-- START --
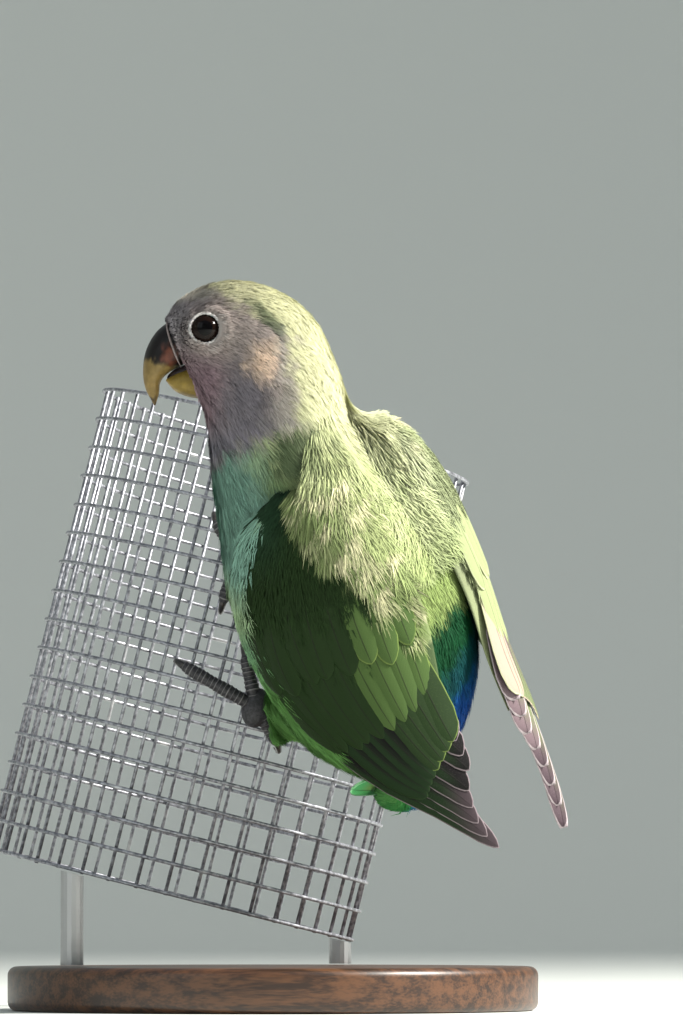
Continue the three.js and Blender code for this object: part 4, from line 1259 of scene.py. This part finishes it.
vane_finish.bump(barb_wave * 0.5 + shaft_line * 1.5, 0.5, 0.00006)

ROWS_OF_COVERTS = (
    {"from": 0.22, "to": 0.43, "count": 8, "lift": 0.55},
    {"from": 0.34, "to": 0.59, "count": 9, "lift": 1.0},
)
COVERT_HALF = 3.3
WING_BREADTH = 46
PRIMARIES = 8
PRIMARY_HALF = 3.5
PRIMARY_ROOT = 0.5
PALE_PRIMARIES = 4
PRIMARY_ROLL = {"left": 0, "right": 0.9}
SECONDARIES = 8
SECONDARY_HALF = 4.0
SECONDARY_ROOT = 0.42
DARK_SECONDARIES = {"left": 4, "right": 6}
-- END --
• PROBLEM REQUIREMENTS
Output all of the material, please, exactly as it stands.

• ANSWER TO THE TASK
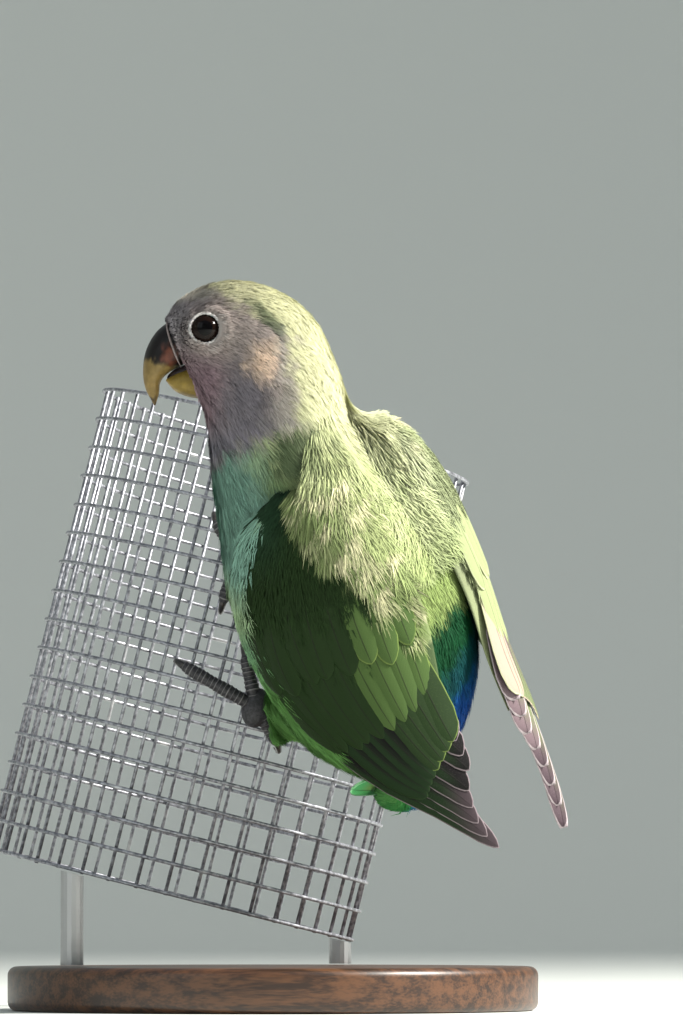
Continue the three.js and Blender code for this object: part 4, from line 1259 of scene.py. This part finishes it.
vane_finish.bump(barb_wave * 0.5 + shaft_line * 1.5, 0.5, 0.00006)

ROWS_OF_COVERTS = (
    {"from": 0.22, "to": 0.43, "count": 8, "lift": 0.55},
    {"from": 0.34, "to": 0.59, "count": 9, "lift": 1.0},
)
COVERT_HALF = 3.3
WING_BREADTH = 46
PRIMARIES = 8
PRIMARY_HALF = 3.5
PRIMARY_ROOT = 0.5
PALE_PRIMARIES = 4
PRIMARY_ROLL = {"left": 0, "right": 0.9}
SECONDARIES = 8
SECONDARY_HALF = 4.0
SECONDARY_ROOT = 0.42
DARK_SECONDARIES = {"left": 4, "right": 6}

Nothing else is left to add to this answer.